If we go back to Philippians to the next verse, 4:5, it says, “The Lord is near.” The following verse effectively instructs us to cast all our cares upon God. Pray to God. This will allow us to have peace about whatever our situation may be. It may not be an easy process. When I give things over to God, I tend to take them back without realizing it. The peace may not come immediately.
At the beginning of worship we sang, “O Come, O Come Emmanuel.” We sang the lyrics, “Rejoice, rejoice,” but we sang it in a minor key, which evokes sadness and distress. But that song tells us that even in our distress there can be a light of hope. Even if we feel that we are in a dark place … with the days continually getting shorter for the next couple of weeks, it may literally be a dark place … there is a hope of a better and brighter day coming.
In a few minutes, we will be singing “His Eye Is on the Sparrow.” That phrase is inspired by Luke 12:6 where Jesus says, “Are not five sparrows sold for two pennies?

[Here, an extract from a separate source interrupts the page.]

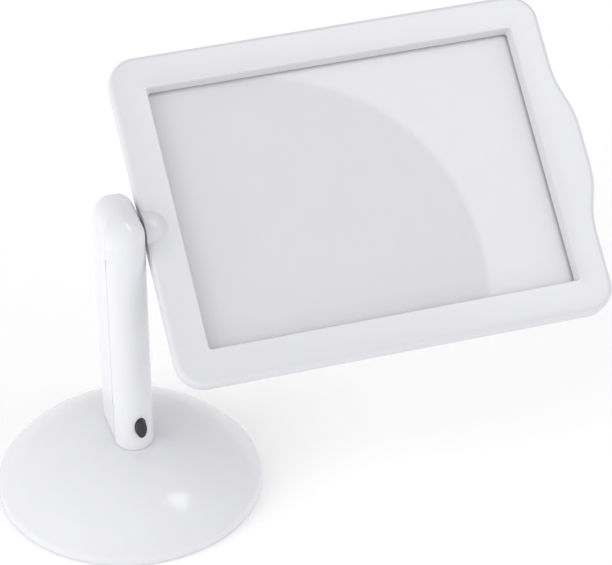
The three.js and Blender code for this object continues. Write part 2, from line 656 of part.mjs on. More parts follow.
function powerSwitch() {
  const button = buttonBlock(0, BUTTON_FACE, LIP_BACK).add(buttonBlock(BUTTON_LIP, LIP_FRONT, LIP_BACK));
  const wellBack = SWITCH_FRONT + SWITCH_DEPTH / 2;
  const plunger = behindButton(PLUNGER_RADIUS, LIP_BACK + GAP, wellBack - BUTTON_TRAVEL);
  const half = SWITCH_SIZE / 2;
  const block = box(
    [BUTTON_X - half, SWITCH_FRONT, BUTTON_Z - half],
    [BUTTON_X + half, SWITCH_BACK, BUTTON_Z + half],
  );
  const well = behindButton(PLUNGER_RADIUS + RUN, SWITCH_FRONT - CUT, wellBack + GAP);
  return [
    mesh('power_button', button, BLACK),
    mesh('switch_plunger', plunger, STEEL),
    mesh('switch_body', block.subtract(well), BLACK),
  ];
}

function armGroup() {
  const group = new THREE.Group();
  group.add(...armShells(), ...armScrews(), ...swivelParts(), ...powerSwitch());
  return group;
}

// ---- lens head --------------------------------------------------------------------------------
// Outline of the head, pulled in by inset: rounded corners, and a grip that swells out on the right.
function headOutline(inset) {
  const left = HEAD_LEFT + inset;
  const right = HEAD_RIGHT - inset;
  const half = HEAD_HALF_HEIGHT - inset;
  const corner = HEAD_CORNER - inset;
  const grip = right + GRIP_BULGE;
  const ease = (GRIP_HALF_LENGTH - GRIP_HALF_FLAT) / 2;
  const shape = new THREE.Shape();
  shape.moveTo(left + corner, -half);
  shape.lineTo(right - corner, -half);
  shape.absarc(right - corner, -half + corner, corner, -Math.PI / 2, 0);
  shape.lineTo(right, -GRIP_HALF_LENGTH);
  shape.bezierCurveTo(right, -GRIP_HALF_LENGTH + ease, grip, -GRIP_HALF_FLAT - ease, grip, -GRIP_HALF_FLAT);
  shape.lineTo(grip, GRIP_HALF_FLAT);
  shape.bezierCurveTo(grip, GRIP_HALF_FLAT + ease, right, GRIP_HALF_LENGTH - ease, right, GRIP_HALF_LENGTH);
  shape.lineTo(right, half - corner);
  shape.absarc(right - corner, half - corner, corner, 0, Math.PI / 2);
  shape.lineTo(left + corner, half);
  shape.absarc(left + corner, half - corner, corner, Math.PI / 2, Math.PI);
  shape.lineTo(left, -half + corner);
  shape.absarc(left + corner, -half + corner, corner, Math.PI, Math.PI * 1.5);
  return shape;
}

function windowOutline(grow) {
  const half = WINDOW_HEIGHT / 2 + grow;
  const corner = WINDOW_CORNER + Math.max(grow, 0);
  return roundedRectangle(WINDOW_LEFT - grow, WINDOW_RIGHT + grow, -half, half, corner);
}

// Slab of the whole head with rounded edges at front and back.
function headSlab() {
  const geometry = new THREE.ExtrudeGeometry(headOutline(0), {
    depth: HEAD_FRONT - HEAD_BACK - 2 * HEAD_EDGE,
    bevelThickness: HEAD_EDGE,
    bevelSize: HEAD_EDGE,
    bevelOffset: -HEAD_EDGE,
    bevelSegments: 3,
    curveSegments: 7,
  });
  geometry.translate(0, 0, HEAD_BACK + HEAD_EDGE);
  return solid(geometry);
}

// Cutter for the window: square to the face behind the lens, leaning out towards the front.
function windowCutter() {
  const throat = windowOutline(-WINDOW_DRAFT);
  const reach = HEAD_FRONT - LENS_FACE;
  const flare = new THREE.ExtrudeGeometry(throat, {
    depth: CUT,
    bevelThickness: reach + CUT,
    bevelSize: WINDOW_DRAFT * (reach + CUT) / reach,
    bevelSegments: 1,
    curveSegments: 4,
  });
  flare.translate(0, 0, HEAD_FRONT + CUT);
  return solid(flare).add(raised(throat, HEAD_BACK - CUT, HEAD_FRONT + CUT));
}

// Bullet-shaped hub round the axle, on the edge beside the arm.
function hubSolid() {
  const straight = bar('x', HUB_RADIUS, HEAD_LEFT, HUB_CENTRE, AXLE_ROW);
  const ball = new THREE.SphereGeometry(HUB_RADIUS, ROUND_SIDES, SMALL_SIDES);
  ball.rotateZ(Math.PI / 2);
  ball.translate(HUB_CENTRE, AXLE_ROW, 0);
  const halfSpace = box([HUB_CENTRE - RUN, -FAR, -FAR], [FAR, FAR, FAR]);
  return straight.add(solid(ball).intersect(halfSpace));
}

const SCREW_ROW = HEAD_HALF_HEIGHT - BORDER / 2;
const SCREW_COLUMNS = [HEAD_LEFT + HEAD_SCREW_INSET, WINDOW_CENTRE, HEAD_RIGHT - HEAD_SCREW_INSET];
const HEAD_SCREWS = [1, -1].flatMap((side) => SCREW_COLUMNS.map((x) => (
  [x, side * (x === WINDOW_CENTRE ? SCREW_ROW + CUT : SCREW_ROW - HEAD_SCREW_DROP)]
)));
const LED_ROW = WINDOW_HEIGHT / 2 + BORDER * 0.45;
const LED_PLACES = LED_STEPS.map((step) => [WINDOW_CENTRE + step * LED_PITCH, LED_ROW]);

// Ring-shaped room inside the border, between the outer wall and the window wall.
function borderRoom(low, high) {
  const ring = headOutline(HEAD_SIDE_WALL);
  const island = windowOutline(HEAD_WALL + LENS_LAND + GAP);
  return raised(ring, low, high, 6).subtract(raised(island, low - CUT, high + CUT));
}

// Bars square to the face, at a list of places.
function through(places, radius, low, high, sides) {
  return places.map(([x, y]) => bar('z', radius, low, high, x, y, sides));
}

// Room for the axle, its collar and the lens, half of it in each bezel.
function headRooms() {
  const shaftEnd = HUB_CENTRE + AXLE_COLLAR_THICKNESS + AXLE_TAIL;
  const collarEnd = HUB_CENTRE + AXLE_COLLAR_THICKNESS;
  return [
    bar('x', AXLE_RADIUS + RUN, 0, shaftEnd + CUT, AXLE_ROW),
    bar('x', AXLE_COLLAR_RADIUS + GAP, HUB_CENTRE - GAP, collarEnd + GAP, AXLE_ROW),
    raised(windowOutline(LENS_LAND + GAP), LENS_BACK - GAP, LENS_FACE + GAP),
  ];
}

function bezels() {
  const split = GAP / 2;
  const slab = headSlab().subtract(windowCutter());
  const hub = hubSolid();
  const bossLow = HEAD_BACK + HEAD_WALL / 2;
  const bosses = through(HEAD_SCREWS, HEAD_SCREW_BOSS, bossLow, HEAD_FRONT - HEAD_WALL / 2, TINY_SIDES);
  const frontHollow = slab.subtract(borderRoom(-CUT, HEAD_FRONT - HEAD_WALL));
  const rearHollow = slab.subtract(borderRoom(HEAD_BACK + HEAD_WALL, CUT));
  const frontHalf = box([-FAR, -FAR, split], [FAR, FAR, FAR]);
  const rearHalf = box([-FAR, -FAR, -FAR], [FAR, FAR, -split]);
  const below = HEAD_BACK - CUT;
  const sinkTop = HEAD_BACK + SCREW_SINK + SCREW_HEAD_HEIGHT + GAP / 2;
  const front = cutAll(joinAll([frontHollow, hub, ...bosses]).intersect(frontHalf), [
    ...headRooms(),
    ...through(HEAD_SCREWS, SCREW_PILOT, -CUT, HEAD_FRONT - HEAD_WALL, TINY_SIDES),
  ]);
  const rear = cutAll(joinAll([rearHollow, hub, ...bosses]).intersect(rearHalf), [
    ...headRooms(),
    ...through(HEAD_SCREWS, SCREW_HEAD_RADIUS + GAP, below, sinkTop, SMALL_SIDES),
    ...through(HEAD_SCREWS, SCREW_RADIUS + GAP, below, CUT, TINY_SIDES),
    ...through(LED_PLACES, LED_RADIUS + GAP, below, CUT, SMALL_SIDES),
  ]);
  return [mesh('bezel_front', front, WHITE), mesh('bezel_rear', rear, WHITE)];
}

function lens() {
  return mesh('lens', raised(windowOutline(LENS_LAND), LENS_BACK, LENS_FACE), CLEAR);
}

// Hollow shaft fixed in the head by its collar and held in the arm by a washer and a nut.
function tiltAxle() {
  const washerRight = ARM_HALF_WIDTH - ARM_WALL - GAP;
  const washerLeft = washerRight - TILT_WASHER_THICKNESS;
  const nutRight = washerLeft - GAP;
  const nutLeft = nutRight - AXLE_NUT_THICKNESS;
  const collarEnd = HUB_CENTRE + AXLE_COLLAR_THICKNESS;
  const shaft = bar('x', AXLE_RADIUS, nutLeft - CUT, collarEnd + AXLE_TAIL, AXLE_ROW);
  const collar = bar('x', AXLE_COLLAR_RADIUS, HUB_CENTRE, collarEnd, AXLE_ROW);
  const boreEnd = collarEnd + AXLE_TAIL + CUT;
  const bore = bar('x', AXLE_BORE, nutLeft - 2 * CUT, boreEnd, AXLE_ROW, 0, SMALL_SIDES);
  const hole = bar('x', AXLE_RADIUS + GAP, -FAR, FAR, AXLE_ROW);
  const washer = bar('x', TILT_WASHER_RADIUS, washerLeft, washerRight, AXLE_ROW).subtract(hole);
  const nut = bar('x', AXLE_NUT_RADIUS, nutLeft, nutRight, AXLE_ROW, 0, 6).subtract(hole);
  return [
    mesh('tilt_axle', shaft.add(collar).subtract(bore), STEEL),
    mesh('tilt_washer', washer, BRASS),
    mesh('tilt_nut', nut, STEEL),
  ];
}

function lamps() {
  const left = LED_PLACES[0][0] - LED_BOARD_END;
  const right = LED_PLACES[LED_PLACES.length - 1][0] + LED_BOARD_END;
  const half = LED_BOARD_WIDTH / 2;
  const board = box([left, LED_ROW - half, BOARD_BOTTOM], [right, LED_ROW + half, BOARD_TOP]);
  const notches = through(HEAD_SCREWS, HEAD_SCREW_BOSS + GAP, HEAD_BACK, HEAD_FRONT, SMALL_SIDES);
  const posts = through(LED_PLACES, LED_RADIUS, HEAD_BACK + LED_RECESS, BOARD_BOTTOM - GAP, SMALL_SIDES);
  const leds = posts.map((post, i) => mesh(`led_${i + 1}`, post, CLEAR));
  return [mesh('led_board', cutAll(board, notches), BOARD), ...leds];
}

function headGroup() {
  const group = new THREE.Group();
  group.add(...bezels(), lens(), ...tiltAxle(), ...lamps());
  HEAD_SCREWS.forEach(([x, y], i) => {
    group.add(screw(`head_screw_${i + 1}`, [x, y, HEAD_BACK + SCREW_SINK], Math.PI, HEAD_SCREW_LENGTH));
  });
  const tilt = THREE.MathUtils.degToRad(REST_TILT);
  group.position.y = PIVOT_Y - AXLE_ROW * Math.cos(tilt);
  group.position.z = PIVOT_HEIGHT - AXLE_ROW * Math.sin(tilt);
  group.rotation.x = tilt;
  return group;
}

const magnifier = new THREE.Group();
magnifier.add(baseGroup(), armGroup(), headGroup());
export default magnifier;
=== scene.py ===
"""Desk magnifier: moulded skins, clear lens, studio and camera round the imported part.

Shapes are worked out in millimetres and stored in metres. The head's own frame has x along the
tilt axis, y up its face and z out of its face.
"""

import math

import bmesh
import bpy
import numpy as np
from mathutils import Matrix, Vector


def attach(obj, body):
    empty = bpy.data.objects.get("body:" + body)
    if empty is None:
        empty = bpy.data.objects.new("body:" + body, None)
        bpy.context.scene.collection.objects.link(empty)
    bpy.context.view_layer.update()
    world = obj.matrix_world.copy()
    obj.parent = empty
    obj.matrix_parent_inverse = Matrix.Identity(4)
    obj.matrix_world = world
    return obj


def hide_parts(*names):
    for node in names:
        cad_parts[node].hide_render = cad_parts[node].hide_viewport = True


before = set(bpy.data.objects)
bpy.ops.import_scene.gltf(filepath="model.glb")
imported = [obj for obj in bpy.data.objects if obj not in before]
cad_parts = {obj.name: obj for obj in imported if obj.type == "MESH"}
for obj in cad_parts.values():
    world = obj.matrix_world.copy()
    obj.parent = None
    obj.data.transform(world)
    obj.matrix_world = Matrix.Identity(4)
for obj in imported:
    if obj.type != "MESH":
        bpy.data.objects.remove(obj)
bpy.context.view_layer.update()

MM = 0.001

# ---- sizes, in millimetres ----------------------------------------------------------------------
BASE_RADIUS = 67.2
RIM_TOP = 5.4
RIM_BOTTOM = 0.7
DOME_HEIGHT = 39.8
DOME_WALL = 2.2
DOME_HOLE = 5.65             # radius of the hole for the swivel
SHOULDER = 1.8               # reach of the dome's softened shoulder
PAD_CIRCLE = 55.0
PAD_RADIUS = 7.0
MIDDLE_PAD_RADIUS = 8.0
PAD_HEIGHT = 1.7
DOME_RISE = DOME_HEIGHT - RIM_TOP
DOME_SPHERE = (BASE_RADIUS**2 + DOME_RISE**2) / (2 * DOME_RISE)
DOME_CENTRE = DOME_HEIGHT - DOME_SPHERE

ARM_HALF = 10.2
NOSE_HALF = 9.9
ARM_BACK = 10.9
ARM_SEAM = -12.6
SEAM_HALF = 0.28             # half the gap at the seam
SEAM_CLOSING = 0.22          # what the seam loses of it over the crown
CLOSING_FROM = 148.0
CLOSING_RISE = 6.0
CLOSING_REACH = 1.5
NOSE_DEPTH = 9.5
ARM_FRONT = ARM_SEAM - NOSE_DEPTH
ARM_TOP = 171.0
CROWN_FRONT = 11.0
CROWN_BACK = 3.0
ARM_WALL = 2.0
BACK_FILLET = 2.8
NOTCH_LOW = 144.0
NOTCH_HIGH = 149.0
NOTCH_WIDTH = 1.3
ARM_SCREW_HEIGHTS = (72.0, 128.0)

BUTTON_X = 1.5
BUTTON_Z = 51.2
BUTTON_HALF_WIDTH = 2.8
BUTTON_HALF_HEIGHT = 5.2
BUTTON_FACE = ARM_FRONT - 2.6
BUTTON_LIP = ARM_SEAM - 4.6   # y of the button's hidden end
BUTTON_GAP = 0.3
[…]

Yet not one of them is forgotten by God. Indeed, the very hairs of your head are numbered. Do not be afraid; you are worth more than many sparrows.”
So even if you do feel wonderful and happy, remember that there are those around you who are not having such a good time. Be generous and understanding of them. Help them to be brave enough to be honest about how they are really feeling. It is only then when we will be able to minster to them, maybe by giving them a big hug, maybe by giving them a gentle squeeze on the shoulder.
Is there something we can do to make the season more merry or hopeful, less sad and discouraging?
Jesus is our hope! Through his death, we are forgiven our sings. Through is resurrection, we are given new life. Our peace is that he does understand what we go through, our ups and our downs. He is our intercessor, “Our refuge and strength, and ever present help in trouble.” (Psalm 46:2) Jesus was born “to shine a light on those living in darkness.” (Luke 1:70a) And, we have that ever present hope of the day of Christ’s return. So, we can remember that “The light shines in the darkness, and the darkness has not overcome it.” (John 1:5).